Learning Analysis of Kernel Ridgeless Regression with Asymmetric Kernel Learning
Fan He, Mingzhen He, Lei Shi, Xiaolin Huang, Johan A. K. Suykens
TL;DR
This work addresses the limited flexibility of kernel ridgeless regression by introducing Local-Adaptive-Bandwidth (LAB) RBF kernels and a learning framework that treats the hypothesis space as an integral space of RKHSs. The authors develop an asymmetric kernel ridgeless model, derive solvable forms for coefficient optimization, and propose a two-stage LAB kernel learning with a dynamic strategy for support data. Theoretical contributions include an integral-RKHS interpretation, sparsity analysis, and an $\ell_q$-regularization-based approximation analysis yielding near $N^{-\beta/4}$ learning rates; these are complemented by a detailed error decomposition and Rademacher chaos-based bounds. Empirically, LAB RBF regression achieves state-of-the-art or competitive accuracy on synthetic and real datasets while using far fewer support vectors, illustrating both high representational capacity and strong generalization in a ridgeless setting. This work thus provides a principled path to enhance kernel methods with data-adaptive bandwidths and a rigorous understanding of the resulting generalization behavior.
Abstract
Ridgeless regression has garnered attention among researchers, particularly in light of the ``Benign Overfitting'' phenomenon, where models interpolating noisy samples demonstrate robust generalization. However, kernel ridgeless regression does not always perform well due to the lack of flexibility. This paper enhances kernel ridgeless regression with Locally-Adaptive-Bandwidths (LAB) RBF kernels, incorporating kernel learning techniques to improve performance in both experiments and theory. For the first time, we demonstrate that functions learned from LAB RBF kernels belong to an integral space of Reproducible Kernel Hilbert Spaces (RKHSs). Despite the absence of explicit regularization in the proposed model, its optimization is equivalent to solving an $\ell_0$-regularized problem in the integral space of RKHSs, elucidating the origin of its generalization ability.
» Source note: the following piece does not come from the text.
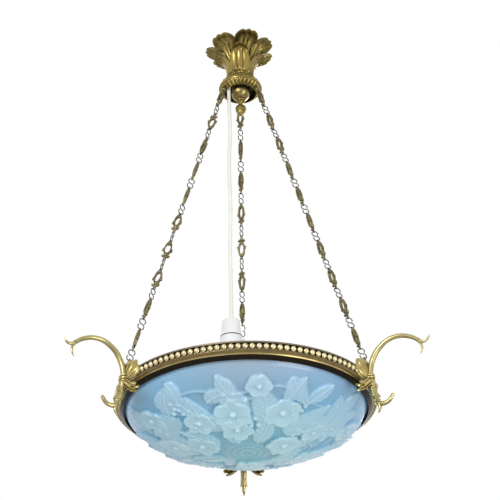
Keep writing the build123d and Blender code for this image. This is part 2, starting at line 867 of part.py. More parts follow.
def bead_band():
    """Strip of pearls seated in the ring's groove."""
    inner = bead_groove + seat_gap
    level = ring_level + (bead_groove_top + bead_groove_bottom) / 2
    height = bead_groove_top - bead_groove_bottom - 2 * seat_gap
    back = degrees(asin((bead_centre_out - seat_gap - bead_strip / 2) / bead_radius))
    with BuildPart() as band:
        with BuildSketch(Plane.XY.offset(level)):
            Circle(inner + bead_strip)
            Circle(inner, mode=Mode.SUBTRACT)
        extrude(amount=height / 2, both=True)
        for angle in bead_angles():
            with Locations(facing(angle)):
                with Locations((0, level, bead_groove + bead_centre_out)):
                    Sphere(bead_radius, arc_size1=-back, align=(Align.CENTER, Align.CENTER, Align.NONE))
        for azimuth in chain_azimuths.values():
            with Locations(facing(azimuth)):
                with Locations(*screw_places(bead_groove)):
                    Cylinder(screw_radius, 4 * bead_strip, mode=Mode.SUBTRACT)
    save(band, "bead_band")


def seat_gasket():
    """Felt ring between the ledge and the glass lip."""
    with BuildPart() as gasket:
        with BuildSketch(Plane.XY.offset(ring_level + ledge_top)):
            Circle(dish_lip)
            Circle(ring_mouth, mode=Mode.SUBTRACT)
        extrude(amount=gasket_thickness)
    save(gasket, "seat_gasket")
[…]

Taking an approximation analysis viewpoint, we introduce an $l_q$-norm analysis technique (with $0<q<1$) to derive the learning rate for the proposed model under mild conditions. This result deepens our theoretical understanding, explaining that our algorithm's robust approximation ability arises from the large capacity of the integral space of RKHSs, while its generalization ability is ensured by sparsity, controlled by the number of support vectors. Experimental results on both synthetic and real datasets validate our theoretical conclusions.